The BMC will independently monitor the air quality around coal-based power plants and refineries where the AQI is higher than the rest of Mumbai, and appoint civic consultants for the industrial sector to check on the air quality, acting as monitors rather than regulators.

For the first time, the BMC will spend Rs 25 crore specifically for improving air quality, form a Clean Air Coordination Committee involving all stakeholders, issue public health advisories on bad air quality days on the lines of heavy rain days during monsoon.

Similar to the construction sector, guidelines will be prepared for government departments and agencies to reduce dust pollution from public infra projects, plans to install two construction-demolition waste processing units of 600-TPD each, enforcing all rules and regulations strictly.

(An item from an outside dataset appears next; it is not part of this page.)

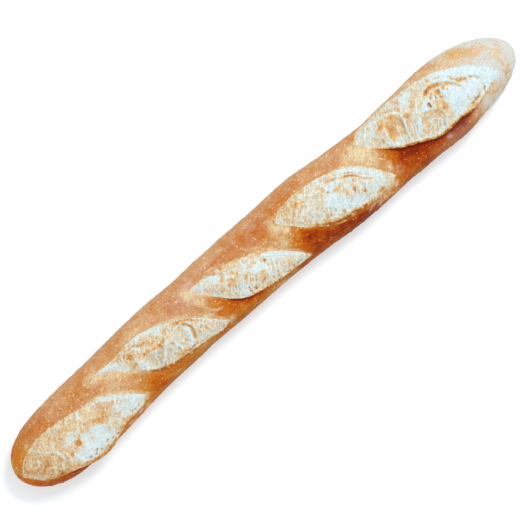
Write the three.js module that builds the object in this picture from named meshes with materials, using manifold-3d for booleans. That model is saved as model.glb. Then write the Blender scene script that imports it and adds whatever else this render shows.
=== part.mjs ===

For reducing road dust, the load of which had doubled in the past decade on Mumbai’s overall pollution levels, the BMC will take up mechanical/e-power sweepers, procure sprinklers to settle dust on roads and pavements, deploy vehicle-mounted misting equipment and air purification units and ionisation-based air purification systems for dust mitigation.

The BMC will also encourage green vehicles, electrification of all BMC vehicles with provision of charging infrastructure, 3,000 electric BEST buses, convert old diesel/petrol vehicles to CNG, and fully adaptive traffic control systems installed at 258 junctions to be upgraded with latest technology and later expanded to the remaining 395 junctions.

The BMC will monitor and control burning of wastes at various places, build a ‘waste-to-energy’ plant of 600 TPD at Deonar, and install four TPD domestic hazardous waste processors at eight locations and biomining of legacy waste at Deonar.

Simultaneously, the BMC will give well-shaded and green neighbouroods, create green buffers in high-traffic corridors, plant 100,000 trees to create urban forests along Mithi River, Mahakali Caves, Swami Vivekanand Garden, Bharat Van Garden, and educate people on native species and planting methods.